▼

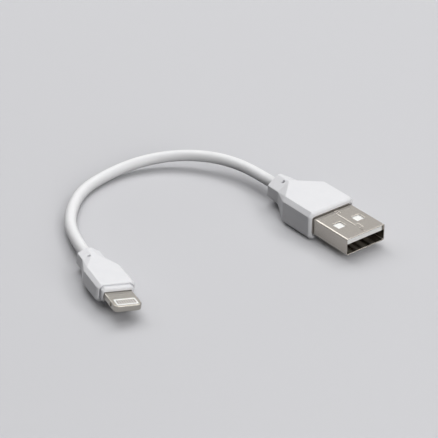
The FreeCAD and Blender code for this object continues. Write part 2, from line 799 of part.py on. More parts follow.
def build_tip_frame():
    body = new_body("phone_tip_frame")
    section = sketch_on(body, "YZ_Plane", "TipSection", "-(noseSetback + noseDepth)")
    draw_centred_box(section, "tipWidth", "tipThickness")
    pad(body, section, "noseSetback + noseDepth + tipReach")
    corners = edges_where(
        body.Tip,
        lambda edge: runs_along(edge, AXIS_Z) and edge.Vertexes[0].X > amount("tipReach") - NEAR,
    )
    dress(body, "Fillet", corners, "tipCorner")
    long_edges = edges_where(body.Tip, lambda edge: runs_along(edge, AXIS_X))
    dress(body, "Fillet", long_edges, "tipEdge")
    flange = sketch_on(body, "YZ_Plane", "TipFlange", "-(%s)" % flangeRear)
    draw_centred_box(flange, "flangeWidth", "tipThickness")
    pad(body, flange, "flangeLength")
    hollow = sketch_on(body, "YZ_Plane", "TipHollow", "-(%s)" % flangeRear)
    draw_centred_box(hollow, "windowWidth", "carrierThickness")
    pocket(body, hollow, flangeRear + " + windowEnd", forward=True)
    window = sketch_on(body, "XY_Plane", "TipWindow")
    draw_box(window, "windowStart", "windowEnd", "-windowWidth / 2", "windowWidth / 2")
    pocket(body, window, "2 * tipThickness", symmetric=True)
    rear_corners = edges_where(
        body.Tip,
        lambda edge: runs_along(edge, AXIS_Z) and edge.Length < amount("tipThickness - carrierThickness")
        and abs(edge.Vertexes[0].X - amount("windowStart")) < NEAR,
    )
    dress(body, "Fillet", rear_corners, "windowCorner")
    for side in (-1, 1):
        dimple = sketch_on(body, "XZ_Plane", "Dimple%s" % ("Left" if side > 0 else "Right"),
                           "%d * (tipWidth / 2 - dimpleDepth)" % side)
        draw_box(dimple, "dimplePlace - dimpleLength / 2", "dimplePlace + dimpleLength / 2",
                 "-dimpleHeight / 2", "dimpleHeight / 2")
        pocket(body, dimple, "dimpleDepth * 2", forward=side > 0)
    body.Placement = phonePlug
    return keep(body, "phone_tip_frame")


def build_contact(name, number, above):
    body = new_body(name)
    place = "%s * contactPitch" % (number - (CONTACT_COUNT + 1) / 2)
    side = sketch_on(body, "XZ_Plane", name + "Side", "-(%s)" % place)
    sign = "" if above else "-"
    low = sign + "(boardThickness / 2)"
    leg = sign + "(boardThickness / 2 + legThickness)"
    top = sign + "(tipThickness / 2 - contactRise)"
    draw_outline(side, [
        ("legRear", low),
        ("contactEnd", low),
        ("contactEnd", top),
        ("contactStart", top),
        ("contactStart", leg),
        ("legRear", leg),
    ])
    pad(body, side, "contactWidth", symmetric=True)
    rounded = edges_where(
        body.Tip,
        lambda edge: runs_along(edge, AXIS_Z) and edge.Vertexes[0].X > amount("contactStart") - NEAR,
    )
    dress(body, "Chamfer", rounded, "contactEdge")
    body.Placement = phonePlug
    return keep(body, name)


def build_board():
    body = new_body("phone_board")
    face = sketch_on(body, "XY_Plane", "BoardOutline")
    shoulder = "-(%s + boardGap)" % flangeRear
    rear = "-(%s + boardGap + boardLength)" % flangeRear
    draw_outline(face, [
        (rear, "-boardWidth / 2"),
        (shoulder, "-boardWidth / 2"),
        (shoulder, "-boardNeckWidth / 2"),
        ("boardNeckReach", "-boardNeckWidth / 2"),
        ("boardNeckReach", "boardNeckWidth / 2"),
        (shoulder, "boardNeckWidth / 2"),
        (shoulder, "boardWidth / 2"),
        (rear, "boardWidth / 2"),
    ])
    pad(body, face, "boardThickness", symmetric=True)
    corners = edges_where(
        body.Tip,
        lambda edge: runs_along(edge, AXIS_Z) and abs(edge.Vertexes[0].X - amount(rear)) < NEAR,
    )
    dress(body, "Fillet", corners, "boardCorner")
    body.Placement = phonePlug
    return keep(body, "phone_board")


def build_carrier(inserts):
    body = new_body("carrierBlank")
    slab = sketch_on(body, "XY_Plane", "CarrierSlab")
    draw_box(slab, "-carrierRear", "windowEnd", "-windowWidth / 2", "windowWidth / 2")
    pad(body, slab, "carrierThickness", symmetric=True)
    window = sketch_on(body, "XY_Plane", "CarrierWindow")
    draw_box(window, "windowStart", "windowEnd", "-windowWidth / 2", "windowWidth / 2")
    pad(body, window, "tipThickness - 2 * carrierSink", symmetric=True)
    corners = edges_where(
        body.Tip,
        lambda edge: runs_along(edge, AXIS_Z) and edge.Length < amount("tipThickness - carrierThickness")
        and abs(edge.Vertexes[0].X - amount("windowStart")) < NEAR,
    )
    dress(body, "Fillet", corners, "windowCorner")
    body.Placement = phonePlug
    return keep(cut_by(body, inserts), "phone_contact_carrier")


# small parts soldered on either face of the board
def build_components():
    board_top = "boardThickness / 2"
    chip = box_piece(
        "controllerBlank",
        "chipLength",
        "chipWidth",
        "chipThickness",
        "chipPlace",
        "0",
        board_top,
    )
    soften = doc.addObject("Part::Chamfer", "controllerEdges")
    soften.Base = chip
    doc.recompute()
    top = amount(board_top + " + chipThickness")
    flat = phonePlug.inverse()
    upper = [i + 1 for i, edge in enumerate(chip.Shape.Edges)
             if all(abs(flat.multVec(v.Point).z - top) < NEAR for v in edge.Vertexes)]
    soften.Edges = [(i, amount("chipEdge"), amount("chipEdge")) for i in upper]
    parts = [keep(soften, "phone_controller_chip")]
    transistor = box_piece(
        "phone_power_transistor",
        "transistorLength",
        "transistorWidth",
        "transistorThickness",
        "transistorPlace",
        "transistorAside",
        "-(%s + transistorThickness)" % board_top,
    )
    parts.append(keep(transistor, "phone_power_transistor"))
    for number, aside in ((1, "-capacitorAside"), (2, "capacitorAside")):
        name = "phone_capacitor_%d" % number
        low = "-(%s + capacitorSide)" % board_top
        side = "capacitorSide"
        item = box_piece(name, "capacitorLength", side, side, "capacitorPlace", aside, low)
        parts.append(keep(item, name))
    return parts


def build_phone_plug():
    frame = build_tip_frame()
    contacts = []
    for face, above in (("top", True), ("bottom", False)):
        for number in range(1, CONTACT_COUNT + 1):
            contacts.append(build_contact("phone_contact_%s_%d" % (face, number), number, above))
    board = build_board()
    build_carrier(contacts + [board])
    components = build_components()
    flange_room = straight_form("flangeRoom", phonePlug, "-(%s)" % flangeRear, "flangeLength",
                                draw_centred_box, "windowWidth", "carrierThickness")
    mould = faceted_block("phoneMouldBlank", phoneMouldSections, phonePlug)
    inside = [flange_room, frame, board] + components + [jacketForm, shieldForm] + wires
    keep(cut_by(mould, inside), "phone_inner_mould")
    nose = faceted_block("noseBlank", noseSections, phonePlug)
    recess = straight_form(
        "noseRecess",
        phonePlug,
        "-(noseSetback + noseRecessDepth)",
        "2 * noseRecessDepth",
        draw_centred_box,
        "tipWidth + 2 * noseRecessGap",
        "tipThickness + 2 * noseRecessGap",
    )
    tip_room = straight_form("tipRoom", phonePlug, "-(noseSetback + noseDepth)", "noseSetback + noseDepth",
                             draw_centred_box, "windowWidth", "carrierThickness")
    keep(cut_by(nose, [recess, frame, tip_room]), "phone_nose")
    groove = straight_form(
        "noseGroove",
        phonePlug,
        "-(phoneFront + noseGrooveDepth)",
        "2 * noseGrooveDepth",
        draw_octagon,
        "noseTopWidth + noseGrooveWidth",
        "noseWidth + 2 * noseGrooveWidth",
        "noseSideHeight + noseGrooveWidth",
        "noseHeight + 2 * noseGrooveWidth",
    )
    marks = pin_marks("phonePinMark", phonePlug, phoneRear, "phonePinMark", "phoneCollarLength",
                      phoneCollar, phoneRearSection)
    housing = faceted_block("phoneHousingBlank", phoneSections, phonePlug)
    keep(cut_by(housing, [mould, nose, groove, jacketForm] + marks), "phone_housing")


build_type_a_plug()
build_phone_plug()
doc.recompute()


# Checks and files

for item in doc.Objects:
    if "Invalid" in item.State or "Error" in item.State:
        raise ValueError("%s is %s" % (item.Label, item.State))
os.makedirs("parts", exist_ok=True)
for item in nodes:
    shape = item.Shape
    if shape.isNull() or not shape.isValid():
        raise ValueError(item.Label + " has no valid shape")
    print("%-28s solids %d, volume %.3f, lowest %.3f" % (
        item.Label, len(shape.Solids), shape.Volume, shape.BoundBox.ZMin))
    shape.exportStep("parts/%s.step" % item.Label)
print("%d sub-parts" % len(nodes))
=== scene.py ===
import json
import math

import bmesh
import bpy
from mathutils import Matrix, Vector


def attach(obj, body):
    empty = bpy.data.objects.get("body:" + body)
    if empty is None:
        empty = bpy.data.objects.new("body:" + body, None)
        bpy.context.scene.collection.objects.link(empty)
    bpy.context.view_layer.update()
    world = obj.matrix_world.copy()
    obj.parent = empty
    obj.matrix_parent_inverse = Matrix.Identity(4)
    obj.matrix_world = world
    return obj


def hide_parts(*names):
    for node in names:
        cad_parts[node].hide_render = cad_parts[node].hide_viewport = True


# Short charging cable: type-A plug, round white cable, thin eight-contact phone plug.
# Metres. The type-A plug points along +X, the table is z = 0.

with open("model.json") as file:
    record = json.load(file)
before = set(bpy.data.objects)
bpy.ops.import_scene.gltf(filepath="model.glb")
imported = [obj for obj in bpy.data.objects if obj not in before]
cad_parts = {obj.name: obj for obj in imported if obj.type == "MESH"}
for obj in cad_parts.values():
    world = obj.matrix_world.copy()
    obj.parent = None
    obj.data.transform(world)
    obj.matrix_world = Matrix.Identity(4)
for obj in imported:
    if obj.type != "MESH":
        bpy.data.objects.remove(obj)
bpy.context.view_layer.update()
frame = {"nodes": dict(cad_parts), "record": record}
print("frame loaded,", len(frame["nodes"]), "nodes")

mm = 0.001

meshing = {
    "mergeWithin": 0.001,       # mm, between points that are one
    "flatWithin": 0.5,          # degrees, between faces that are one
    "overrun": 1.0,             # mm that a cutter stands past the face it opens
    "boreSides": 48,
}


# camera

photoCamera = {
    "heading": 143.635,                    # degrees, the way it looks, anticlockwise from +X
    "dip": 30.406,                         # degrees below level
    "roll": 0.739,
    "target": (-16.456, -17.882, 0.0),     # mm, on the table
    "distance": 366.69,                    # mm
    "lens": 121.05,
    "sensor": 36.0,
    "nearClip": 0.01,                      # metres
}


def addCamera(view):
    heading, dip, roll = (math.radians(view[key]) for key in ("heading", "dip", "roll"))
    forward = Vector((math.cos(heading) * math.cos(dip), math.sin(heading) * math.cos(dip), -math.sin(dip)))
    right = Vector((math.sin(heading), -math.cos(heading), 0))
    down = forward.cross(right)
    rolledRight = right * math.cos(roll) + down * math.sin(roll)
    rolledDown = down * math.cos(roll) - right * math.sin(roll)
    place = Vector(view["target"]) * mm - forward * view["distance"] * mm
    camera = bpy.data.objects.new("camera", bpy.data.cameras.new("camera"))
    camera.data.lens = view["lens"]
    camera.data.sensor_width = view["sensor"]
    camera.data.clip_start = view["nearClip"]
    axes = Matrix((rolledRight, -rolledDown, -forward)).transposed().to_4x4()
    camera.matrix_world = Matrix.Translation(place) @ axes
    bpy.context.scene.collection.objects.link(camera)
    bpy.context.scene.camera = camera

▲

INSTRUCTION
Return each line of the listing that holds the string "Identity".

ANSWER FOR THIS EXERCISE
    obj.matrix_parent_inverse = Matrix.Identity(4)
    obj.matrix_world = Matrix.Identity(4)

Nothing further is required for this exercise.